The request
Output all the material that follows, exactly as given.
-- START --
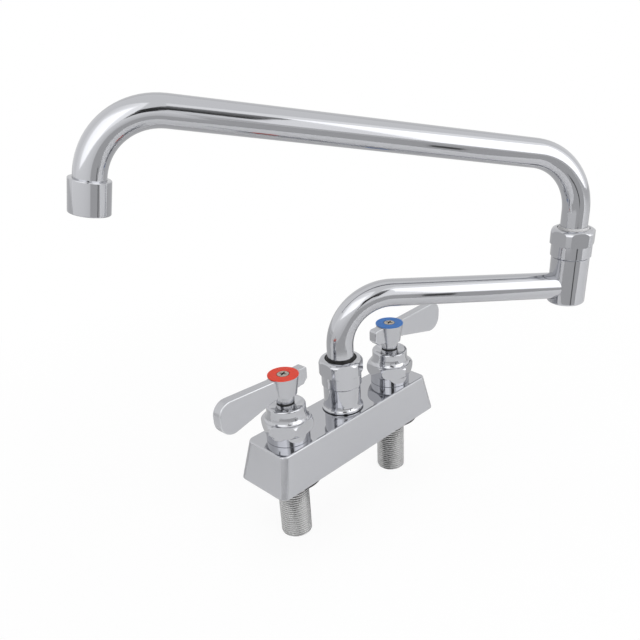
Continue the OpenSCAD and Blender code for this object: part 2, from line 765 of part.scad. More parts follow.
// The tube's cross-section; bent lengths are drawn a hair thinner than straight ones
module tube_section(shave = 0) {
    difference() {
        circle(r = tube_r - shave);
        circle(r = tube_bore_r + shave);
    }
}

// A straight length, which laps over the bent lengths at its ends
module straight_tube(h, lap_below = 0, lap_above = 0) {
    translate([0, 0, -lap_below]) linear_extrude(h + lap_below + lap_above) tube_section();
}

// A bend about a centre, in the XZ plane, from one angle clockwise; 180 starts upwards
module bent_tube(bend_r, x, z, start, turned) {
    translate([x, 0, z]) rotate([-90, 0, 0]) rotate([0, 0, -start])
        rotate_extrude(angle = turned) translate([bend_r, 0]) tube_section(bend_shave);
}

// The lower tube, from its foot to inside the joint's housing
module lower_tube() {
    foot_z = base_nut_z + flange_top;
    color("silver") at_lower_tube() difference() {
        union() {
            translate([0, 0, foot_z]) straight_tube(lower_bend_z - foot_z, 0, bend_lap);
            bent_tube(lower_bend_r, lower_bend_r, lower_bend_z, 180, 90 + lower_fall);
            translate([lower_end_x, 0, lower_end_z]) rotate([0, 90 + lower_fall, 0])
                straight_tube((lower_reach - lower_end_x) / cos(lower_fall), bend_lap);
        }
        translate([lower_reach, 0, housing_z]) cylinder(d = socket_bore_d, h = housing_h);
    }
}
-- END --
Response to the task
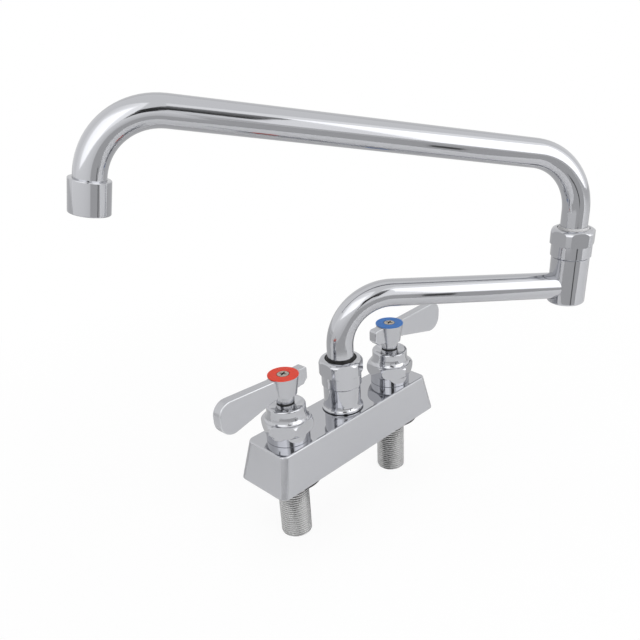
Continue the OpenSCAD and Blender code for this object: part 2, from line 765 of part.scad. More parts follow.
// The tube's cross-section; bent lengths are drawn a hair thinner than straight ones
module tube_section(shave = 0) {
    difference() {
        circle(r = tube_r - shave);
        circle(r = tube_bore_r + shave);
    }
}

// A straight length, which laps over the bent lengths at its ends
module straight_tube(h, lap_below = 0, lap_above = 0) {
    translate([0, 0, -lap_below]) linear_extrude(h + lap_below + lap_above) tube_section();
}

// A bend about a centre, in the XZ plane, from one angle clockwise; 180 starts upwards
module bent_tube(bend_r, x, z, start, turned) {
    translate([x, 0, z]) rotate([-90, 0, 0]) rotate([0, 0, -start])
        rotate_extrude(angle = turned) translate([bend_r, 0]) tube_section(bend_shave);
}

// The lower tube, from its foot to inside the joint's housing
module lower_tube() {
    foot_z = base_nut_z + flange_top;
    color("silver") at_lower_tube() difference() {
        union() {
            translate([0, 0, foot_z]) straight_tube(lower_bend_z - foot_z, 0, bend_lap);
            bent_tube(lower_bend_r, lower_bend_r, lower_bend_z, 180, 90 + lower_fall);
            translate([lower_end_x, 0, lower_end_z]) rotate([0, 90 + lower_fall, 0])
                straight_tube((lower_reach - lower_end_x) / cos(lower_fall), bend_lap);
        }
        translate([lower_reach, 0, housing_z]) cylinder(d = socket_bore_d, h = housing_h);
    }
}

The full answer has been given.